§ SOURCE DATA
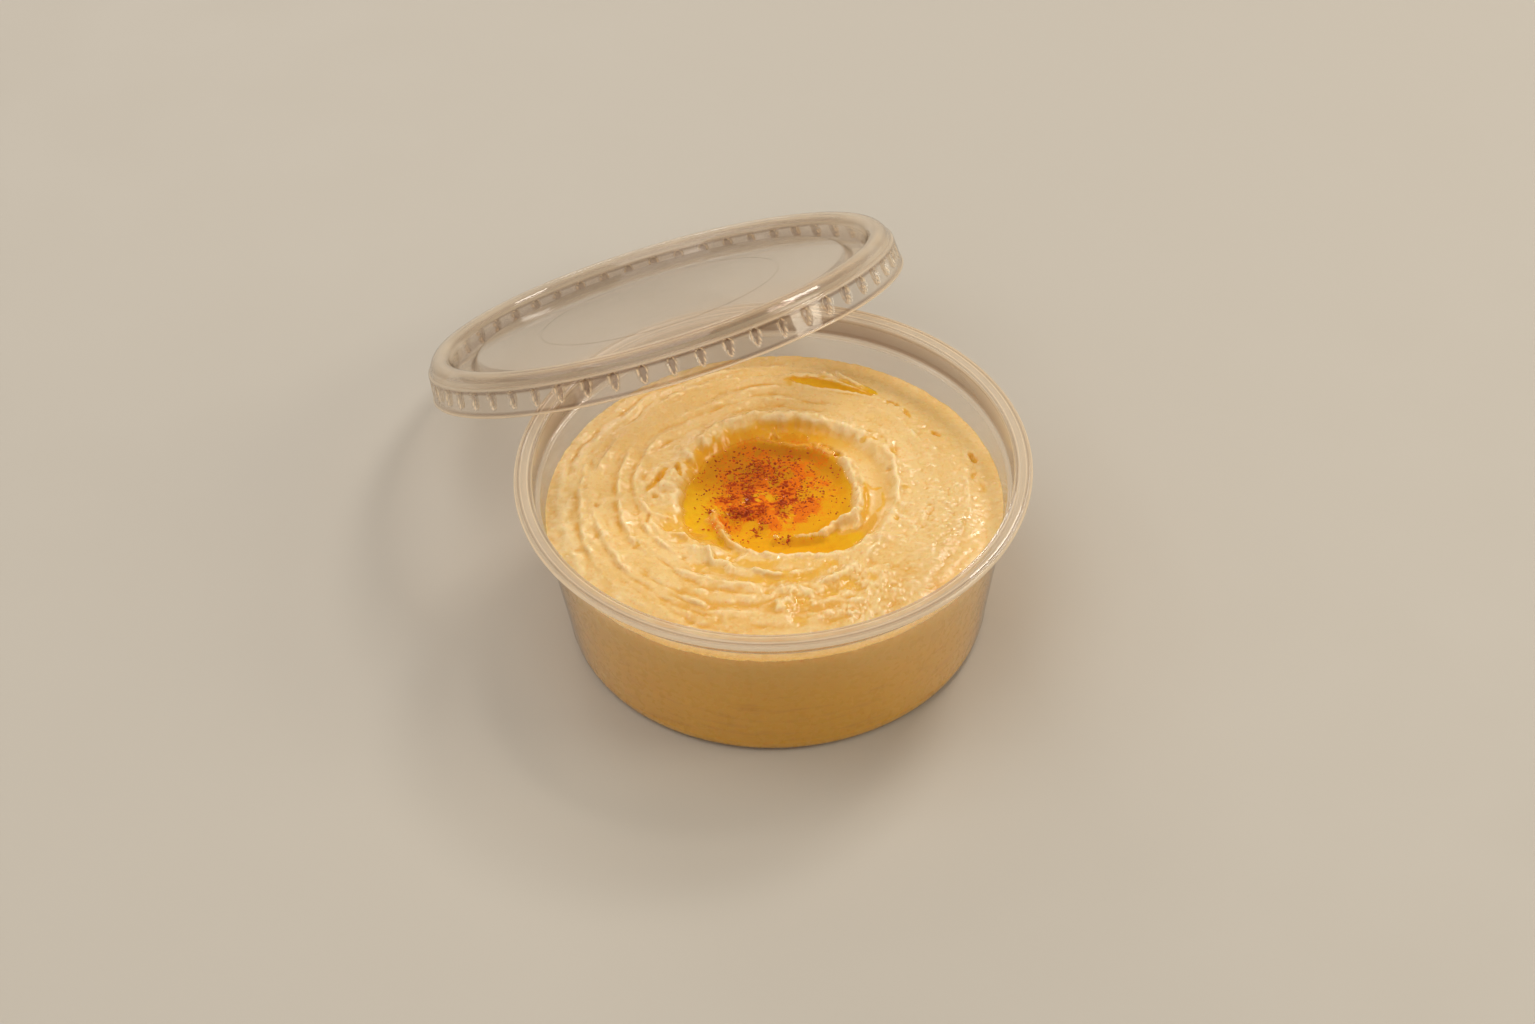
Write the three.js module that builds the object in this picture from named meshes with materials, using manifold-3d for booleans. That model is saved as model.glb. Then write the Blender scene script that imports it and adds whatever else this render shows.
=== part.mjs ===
// Hummus in a round clear deli tub, with a pool of olive oil and paprika in its spooned top.
// The tub's clear lid leans on the rim, its far edge on the surface that the tub stands on.
// Millimetres, +Z up. The origin is the middle of the tub's base, and -Y is the front.
import * as THREE from "three";
import { mergeVertices } from "three/addons/utils/BufferGeometryUtils.js";
import Module from "manifold-3d";

const wasm = await Module();
wasm.setup();

// ---------------------------------------------------------------- driving dimensions
const GAP = 0.3; // clearance kept between two pieces that touch
const ROUND_SIDES = 64; // sides of the tub and the lid

const TUB = {
  rimRadius: 58.5,
  height: 43.0,
  wall: 0.7,
  baseRadius: 48.4, // outside, where the wall meets the base
  baseThickness: 0.9,
  baseFillet: 0.8,
  rimInnerRadius: 54.3,
  rimThickness: 1.4, // depth of the rolled lip at the rim's outer edge
  stepHeight: 36.9, // ledge where the wall widens below the rim
  stepInnerRadius: 52.85,
  stepWidth: 1.25,
};

const LID = {
  skirtRadius: 60.0,
  sheet: 0.6,
  height: 9.9,
  beadOuterRadius: 58.2,
  beadInnerRadius: 52.8,
  shoulderHeight: 6.6, // where the skirt meets the bead
  gutterRadius: 52.2,
  gutterFloor: 4.7, // top of the sunk ring inside the bead
  gutterWidth: 4.0,
  panelTop: 7.0,
  panelRadius: 46.8,
  lean: 28.96, // degrees from level
  heading: 120.1, // compass of the low edge, degrees from +X towards +Y
  sideways: -12.7, // shift of the lid's centre across its heading
  outward: 70.5, // distance of the lid's centre from the tub's axis along its heading
  footClearance: 0.05,
};

const LUGS = {
  count: 54,
  top: 6.3, // height of a lug's blunt end above the skirt's edge
  bottom: 2.0,
  halfWidth: 1.15,
  press: 0.32, // how far a lug is pressed in
};

const HUMMUS = {
  sides: 72,
  rings: 23,
  edgeLevel: 31.0, // where the surface meets the wall
  crown: 1.3, // rise of the surface from the wall inwards
  swirlX: -1.5, // middle of the spoon's swirl
  swirlY: 1.5,
  ridgePitch: 4.6, // distance between spoon ridges
  ridgeHeight: 0.5,
  ridgeStart: 29.0, // swirl radius where the ridges begin
};

const WELL = {
  x: -1.0,
  y: 2.5,
  halfX: 20.3,
  halfY: 21.5,
  floor: 28.3,
  moundX: -4.0, // the floor's low hump under the paprika
  moundY: 0.5,
  moundRadius: 9.5,
  moundTop: 30.0,
};

const OIL = { level: 30.6, slabRadius: 25.0, slabX: 0.5, slabY: 1.5 };

// The narrow split at the back that holds a streak of oil.
const SPLIT = { x: 14.8, y: 39.5, turn: -21, halfLength: 10.5, halfWidth: 1.5, depth: 1.7, top: 32.6 };

const PAPRIKA = { x: -3.5, y: 3.0, spreadX: 8.0, spreadY: 8.5, grains: 28, seed: 11 };

// Ridges and grooves that the spoon left round the well: the points of each path are
// x, y and the surface height there, and width is the path's half-width.
const STROKES = [
  {
    // groove swept from the pool's front, round the right, to the back
    width: 3.4,
    sharpness: 3,
    points: [
      [-7, -11, 29.2],
      [1, -15, 29.0],
      [9, -15.4, 29.1],
      [16, -13.4, 29.6],
      [21.6, -8.5, 30.7],
      [24.2, -1, 31.0],
      [24.2, 7, 31.1],
      [20.6, 14.8, 31.2],
      [14, 20.3, 31.0],
      [6, 23.6, 30.8],
      [0, 23.8, 30.9],
    ],
  },
  {
    // shallow shelf at the pool's left
    width: 4.2,
    sharpness: 3,
    points: [
      [-16.6, 3, 30.0],
      [-17, -3, 30.1],
      [-15.8, -9.5, 30.2],
    ],
  },
  {
    // crest round the back and the right
    width: 2.5,
    sharpness: 2,
    points: [
      [-21.5, 12.5, 32.9],
      [-16, 20.5, 33.3],
      [-8.5, 26.4, 33.8],
      [0, 28.6, 34.0],
      [9, 27.4, 33.9],
      [17, 23.6, 33.7],
      [24, 18.2, 33.5],
      [28.4, 11, 33.4],
      [29.4, 3, 33.2],
      [28.4, -5, 33.1],
      [25.6, -12, 33.2],
      [20.5, -16.6, 33.0],
    ],
  },
  {
    // scalloped crest along the front and the pool's front left
    width: 1.7,
    sharpness: 2,
    points: [
      [20.5, -16.6, 32.8],
      [14, -19.6, 32.3],
      [6, -18.9, 32.1],
      [-1, -18.6, 32.0],
      [-7, -16.4, 31.8],
      [-11.2, -11, 31.7],
      [-13.2, -4.5, 31.4],
    ],
  },
  {
    // inner lip that hooks round the pool's right side
    width: 1.5,
    sharpness: 2,
    points: [
      [1, 21.6, 31.3],
      [8, 19.9, 31.5],
      [14, 16.2, 31.6],
      [17.8, 10.4, 31.7],
      [19.5, 3, 31.9],
      [19.4, -3.6, 32.0],
      [16.6, -8.3, 32.6],
      [11.4, -10.8, 31.7],
      [6, -11.4, 31.2],
      [1, -11.8, 30.4],
    ],
  },
  {
    // lumpy bank at the pool's left
    width: 2.6,
    sharpness: 2,
    points: [
      [-21.5, 12.5, 32.7],
      [-23.6, 6, 32.9],
      [-23.8, -1, 32.7],
      [-22.2, -8, 32.5],
      [-18.2, -14.2, 32.3],
    ],
  },
];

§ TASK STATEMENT
Scan the listing above. Gather each line that contains the word "manifold".

§ COMPLETE ANSWER
Write the three.js module that builds the object in this picture from named meshes with materials, using manifold-3d for booleans. That model is saved as model.glb. Then write the Blender scene script that imports it and adds whatever else this render shows.
import Module from "manifold-3d";